Quando nossos olhos encontram, além de pedras, outros olhos em seu caminho, eis um momento único, pois é chegada a hora de nos despir das máscaras que usamos para nos proteger da sociedade.
Na produção de uma pintura, de uma escultura, ou de um texto, o olhar do artista é essencial para o processo de criação. Talvez esse seja um motivo pelo qual o olhar seja conhecido como a “janela da alma”.
Quando nossos olhos encontram, além de pedras, outros olhos em seu caminho, eis um momento único, pois é chegada a hora de nos despir das máscaras que usamos para nos proteger da sociedade.
É um momento único, regado de prazer e de perigo.

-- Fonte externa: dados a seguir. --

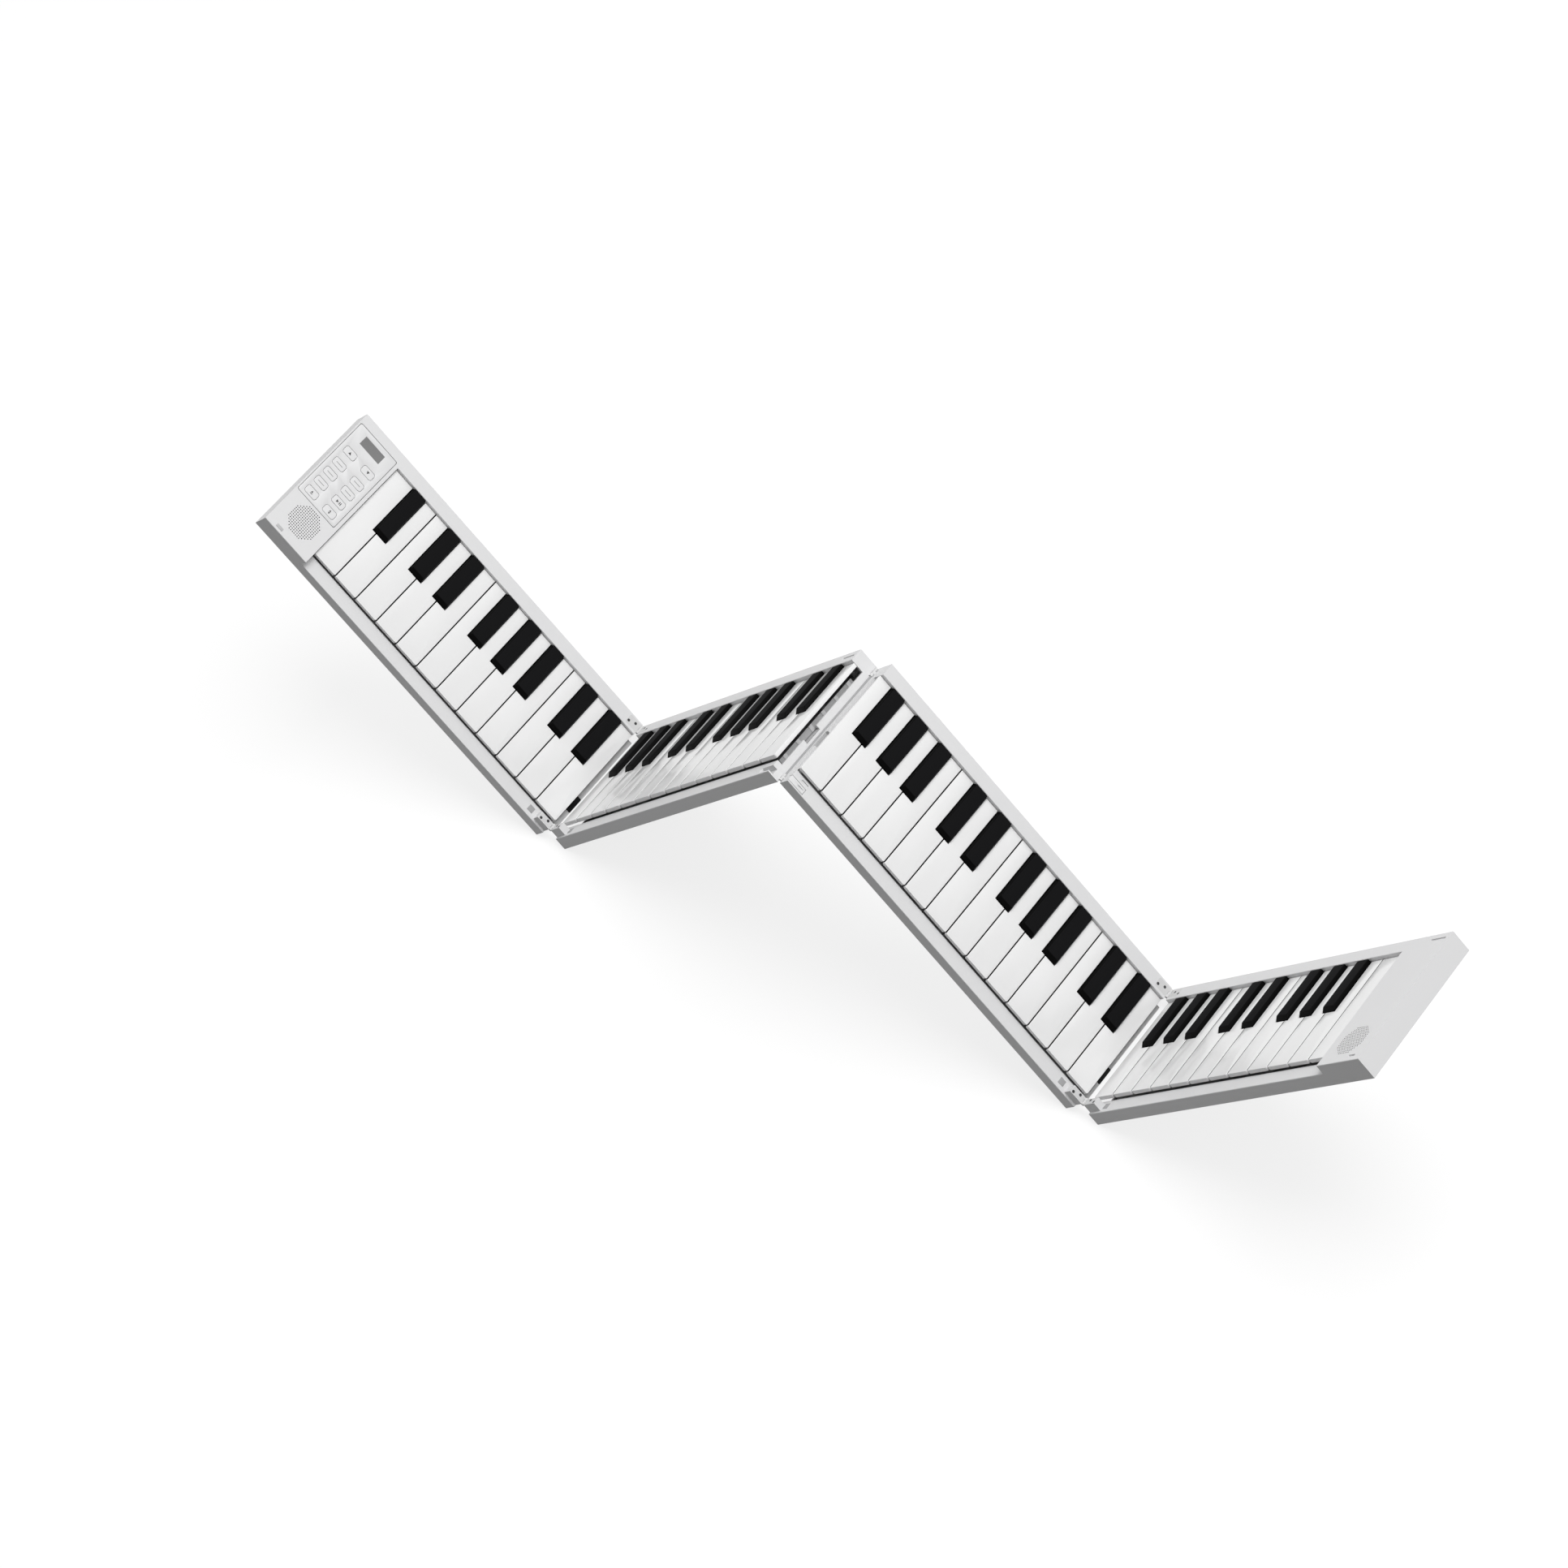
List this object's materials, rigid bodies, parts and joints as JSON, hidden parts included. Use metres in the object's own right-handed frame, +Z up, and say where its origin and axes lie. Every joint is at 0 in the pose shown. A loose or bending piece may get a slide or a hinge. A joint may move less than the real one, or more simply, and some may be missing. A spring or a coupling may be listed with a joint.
{
  "type": "folding keyboard",
  "caption": "Full-size folding piano keyboard with hinged panels, pivoted keys, a button block with a small display, and loudspeakers at both ends.",
  "frame": {"origin": "middle of the footprint of the zigzag-standing keyboard, on the table", "axes": "+X from the lowest key's panel to the highest key's panel, -Y the players' side, +Z up"},
  "size_m": [0.9642, 0.1226, 0.2397],
  "materials": {
    "case_white": "satin moulded white plastic",
    "base_grey_white": "fine textured white plastic",
    "key_white": "glossy white",
    "key_black": "glossy black",
    "circuit_board": "solder mask",
    "ribbon_black": "flat cable",
    "screw_steel": "nickel plated",
    "foot_rubber": "grey rubber",
    "hinge_leaf": "white coated steel",
    "hinge_pin": "plain steel",
    "overlay_white": "satin film",
    "display_grey": "smoked window",
    "button_white": "satin",
    "speaker_black": "paper cone and basket",
    "battery_wrap": "shrink wrap",
    "socket_steel": "stamped steel"
  },
  "bodies": {
    "panel_1": {"top_case_1": "case_white", "base_plate_1": "base_grey_white", "contact_board_1": "circuit_board", "flex_ribbon_1": "ribbon_black", "screws_1": "screw_steel", "foot_pads_1": "foot_rubber", "hinge_leaves_1": "hinge_leaf", "hinge_pins_12": "hinge_pin", "control_overlay": "overlay_white", "display_lens": "display_grey", "main_board": "circuit_board", "speaker_left": "speaker_black", "grille_left": "case_white", "usb_socket": "socket_steel"},
    "panel_2": {"top_case_2": "case_white", "base_plate_2": "base_grey_white", "contact_board_2": "circuit_board", "flex_ribbon_2": "ribbon_black", "screws_2": "screw_steel", "foot_pads_2": "foot_rubber", "hinge_leaves_2": "hinge_leaf", "hinge_pins_23": "hinge_pin"},
    "panel_3": {"top_case_3": "case_white", "base_plate_3": "base_grey_white", "contact_board_3": "circuit_board", "flex_ribbon_3": "ribbon_black", "screws_3": "screw_steel", "foot_pads_3": "foot_rubber", "hinge_leaves_3": "hinge_leaf", "hinge_pins_34": "hinge_pin"},
    "panel_4": {"top_case_4": "case_white", "base_plate_4": "base_grey_white", "contact_board_4": "circuit_board", "flex_ribbon_4": "ribbon_black", "screws_4": "screw_steel", "foot_pads_4": "foot_rubber", "hinge_leaves_4": "hinge_leaf", "speaker_right": "speaker_black", "grille_right": "case_white", "battery_pack": "battery_wrap"},
    "white_keys_1": {"white_keys_1": "key_white"},
    "black_keys_1": {"black_keys_1": "key_black"},
    "white_keys_2": {"white_keys_2": "key_white"},
    "black_keys_2": {"black_keys_2": "key_black"},
    "white_keys_3": {"white_keys_3": "key_white"},
    "black_keys_3": {"black_keys_3": "key_black"},
    "white_keys_4": {"white_keys_4": "key_white"},
    "black_keys_4": {"black_keys_4": "key_black"},
    "button_01": {"button_01": "button_white"},
    "button_02": {"button_02": "button_white"},
    "button_03": {"button_03": "button_white"},
    "button_04": {"button_04": "button_white"},
    "button_05": {"button_05": "button_white"},
    "button_06": {"button_06": "button_white"},
    "button_07": {"button_07": "button_white"},
    "button_08": {"button_08": "button_white"},
    "button_09": {"button_09": "button_white"},
    "button_10": {"button_10": "button_white"},
    "power_button": {"power_button": "button_white"},
    "lock_slider": {"lock_slider": "case_white"}
  },
  "joints": [
    {"name": "hinge_12", "type": "hinge", "parent": "panel_2", "child": "panel_1", "pos_m": [-0.24148, 0, 0.01234], "axis": [0, 1, 0], "range_deg": [-90, 90]},
    {"name": "hinge_23", "type": "hinge", "parent": "panel_2", "child": "panel_3", "pos_m": [0, 0, 0.22737], "axis": [0, 1, 0], "range_deg": [-90, 90]},
    {"name": "hinge_34", "type": "hinge", "parent": "panel_3", "child": "panel_4", "pos_m": [0.24148, 0, 0.01234], "axis": [0, -1, 0], "range_deg": [-90, 90]},
    {"name": "white_keys_1_press", "type": "hinge", "parent": "panel_1", "child": "white_keys_1", "pos_m": [-0.36116, 0.05285, 0.12091], "axis": [0.7071, 0, -0.7071], "range_deg": [0, 1.9], "stiffness_Nm_per_rad": 12, "springref_deg": -2.01},
    {"name": "black_keys_1_press", "type": "hinge", "parent": "panel_1", "child": "black_keys_1", "pos_m": [-0.36116, 0.05285, 0.12091], "axis": [0.7071, 0, -0.7071], "range_deg": [0, 2.5], "stiffness_Nm_per_rad": 12, "springref_deg": -2.01},
    {"name": "white_keys_2_press", "type": "hinge", "parent": "panel_2", "child": "white_keys_2", "pos_m": [-0.1218, 0.05285, 0.12091], "axis": [0.7071, 0, 0.7071], "range_deg": [0, 1.9], "stiffness_Nm_per_rad": 12, "springref_deg": -2.01},
    {"name": "black_keys_2_press", "type": "hinge", "parent": "panel_2", "child": "black_keys_2", "pos_m": [-0.1218, 0.05285, 0.12091], "axis": [0.7071, 0, 0.7071], "range_deg": [0, 2.5], "stiffness_Nm_per_rad": 12, "springref_deg": -2.01},
    {"name": "white_keys_3_press", "type": "hinge", "parent": "panel_3", "child": "white_keys_3", "pos_m": [0.1218, 0.05285, 0.12091], "axis": [0.7071, 0, -0.7071], "range_deg": [0, 1.9], "stiffness_Nm_per_rad": 12, "springref_deg": -2.01},
    {"name": "black_keys_3_press", "type": "hinge", "parent": "panel_3", "child": "black_keys_3", "pos_m": [0.1218, 0.05285, 0.12091], "axis": [0.7071, 0, -0.7071], "range_deg": [0, 2.5], "stiffness_Nm_per_rad": 12, "springref_deg": -2.01},
    {"name": "white_keys_4_press", "type": "hinge", "parent": "panel_4", "child": "white_keys_4", "pos_m": [0.36116, 0.05285, 0.12091], "axis": [0.7071, 0, 0.7071], "range_deg": [0, 1.9], "stiffness_Nm_per_rad": 12, "springref_deg": -2.01},
    {"name": "black_keys_4_press", "type": "hinge", "parent": "panel_4", "child": "black_keys_4", "pos_m": [0.36116, 0.05285, 0.12091], "axis": [0.7071, 0, 0.7071], "range_deg": [0, 2.5], "stiffness_Nm_per_rad": 12, "springref_deg": -2.01},
    {"name": "button_01_press", "type": "slide", "parent": "panel_1", "child": "button_01", "axis": [-0.7071, 0, -0.7071], "range_m": [0, 0.0005], "stiffness_N_per_m": 600, "springref_m": -0.0005},
    {"name": "button_02_press", "type": "slide", "parent": "panel_1", "child": "button_02", "axis": [-0.7071, 0, -0.7071], "range_m": [0, 0.0005], "stiffness_N_per_m": 600, "springref_m": -0.0005},
    {"name": "button_03_press", "type": "slide", "parent": "panel_1", "child": "button_03", "axis": [-0.7071, 0, -0.7071], "range_m": [0, 0.0005], "stiffness_N_per_m": 600, "springref_m": -0.0005},
    {"name": "button_04_press", "type": "slide", "parent": "panel_1", "child": "button_04", "axis": [-0.7071, 0, -0.7071], "range_m": [0, 0.0005], "stiffness_N_per_m": 600, "springref_m": -0.0005},
    {"name": "button_05_press", "type": "slide", "parent": "panel_1", "child": "button_05", "axis": [-0.7071, 0, -0.7071], "range_m": [0, 0.0005], "stiffness_N_per_m": 600, "springref_m": -0.0005},
    {"name": "button_06_press", "type": "slide", "parent": "panel_1", "child": "button_06", "axis": [-0.7071, 0, -0.7071], "range_m": [0, 0.0005], "stiffness_N_per_m": 600, "springref_m": -0.0005},
    {"name": "button_07_press", "type": "slide", "parent": "panel_1", "child": "button_07", "axis": [-0.7071, 0, -0.7071], "range_m": [0, 0.0005], "stiffness_N_per_m": 600, "springref_m": -0.0005},
    {"name": "button_08_press", "type": "slide", "parent": "panel_1", "child": "button_08", "axis": [-0.7071, 0, -0.7071], "range_m": [0, 0.0005], "stiffness_N_per_m": 600, "springref_m": -0.0005},
    {"name": "button_09_press", "type": "slide", "parent": "panel_1", "child": "button_09", "axis": [-0.7071, 0, -0.7071], "range_m": [0, 0.0005], "stiffness_N_per_m": 600, "springref_m": -0.0005},
    {"name": "button_10_press", "type": "slide", "parent": "panel_1", "child": "button_10", "axis": [-0.7071, 0, -0.7071], "range_m": [0, 0.0005], "stiffness_N_per_m": 600, "springref_m": -0.0005},
    {"name": "power_button_press", "type": "slide", "parent": "panel_1", "child": "power_button", "axis": [0, -1, 0], "range_m": [0, 0.0005], "stiffness_N_per_m": 600, "springref_m": -0.0005},
    {"name": "lock_slider_slide", "type": "slide", "parent": "panel_3", "child": "lock_slider", "axis": [-0.7071, 0, 0.7071], "range_m": [0, 0.009]}
  ]
}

Sim, o olhar é perigoso. Através dele passamos a conhecer a vida tal como ela se nos apresenta: caótica. Afinal, “viver ultrapassa qualquer entendimento”.
Os portugueses, ao chegarem ao Brasil, deram aos índios espelhos e, a partir de então, a ingenuidade indígena foi perdida. Quando o Senhor resolveu acabar com todos os pecados em Sodoma e Gomorra, fez uma única recomendação a Ló e a sua família: não olhar para trás. Pedido não cumprido por sua mulher, que foi transformada em uma estátua de sal. Narciso, ao olhar para sua própria imagem no lago, foi tragado por ela. Orfeu ao descer ao “Inferno”, para resgatar sua amada Eurídice, acabou perdendo-a pelo seu olhar. Édipo, ao descobrir que matou seu pai Laio e casou-se com sua mãe Jocasta, furou seus dois olhos, na esperança de não ver, com nitidez, o que não fora capaz de enxergar estando são. Ainda na mitologia, Perseu, para fugir das armadilhas de Medusa, fez com que ela olhasse para si mesma. Camões, embora cego de um olho (direito), enxergava profundamente a alma feminina.
O olhar é um dos poderosos sentidos do homem, porque seduz; e, seduzindo, é capaz de devorar a alma humana. É também capaz de sinceridade, quando, olhos nos olhos, expomos nosso íntimo e vemos o do outro.
A obra de um artista é produto de seu olhar, seu talento e ideologia. Machado de Assis, autor de Dom Casmurro, recriou em palavras, com precisão e perícia, a sociedade de seu tempo, além de personagens com “olhos de cigana oblíqua e dissimulada” (Capitu). A visão do “Bruxo do Cosme Velho” sobre seu tempo é irônica, mordaz, implacável e pessimista. A alma humana foi desvendada através de seu olhar. Por isso, é fundamental que os artistas olhem para todas as direções com extrema atenção, para conhecer profundamente a matéria que apresentarão ao seu leitor.
O artista é aquele que sente e transforma o que sente a partir de sua visão. Portanto, quando lemos uma obra, em prosa ou em verso, estamos diante do olhar de seu autor. Pelo olhar do artista, o mundo parece mais claro, porque ele procura tornar, os fatos invisíveis, visíveis aos nossos olhos.
É a visão a usurpadora dos mais recônditos segredos humanos, a responsável por trazê-los à tona. É por ela que as artes humanas são desenhadas aos nossos olhos, espelhos capazes de exteriorizar o nosso interior. Olhar é conexão. E você: o que tem olhado?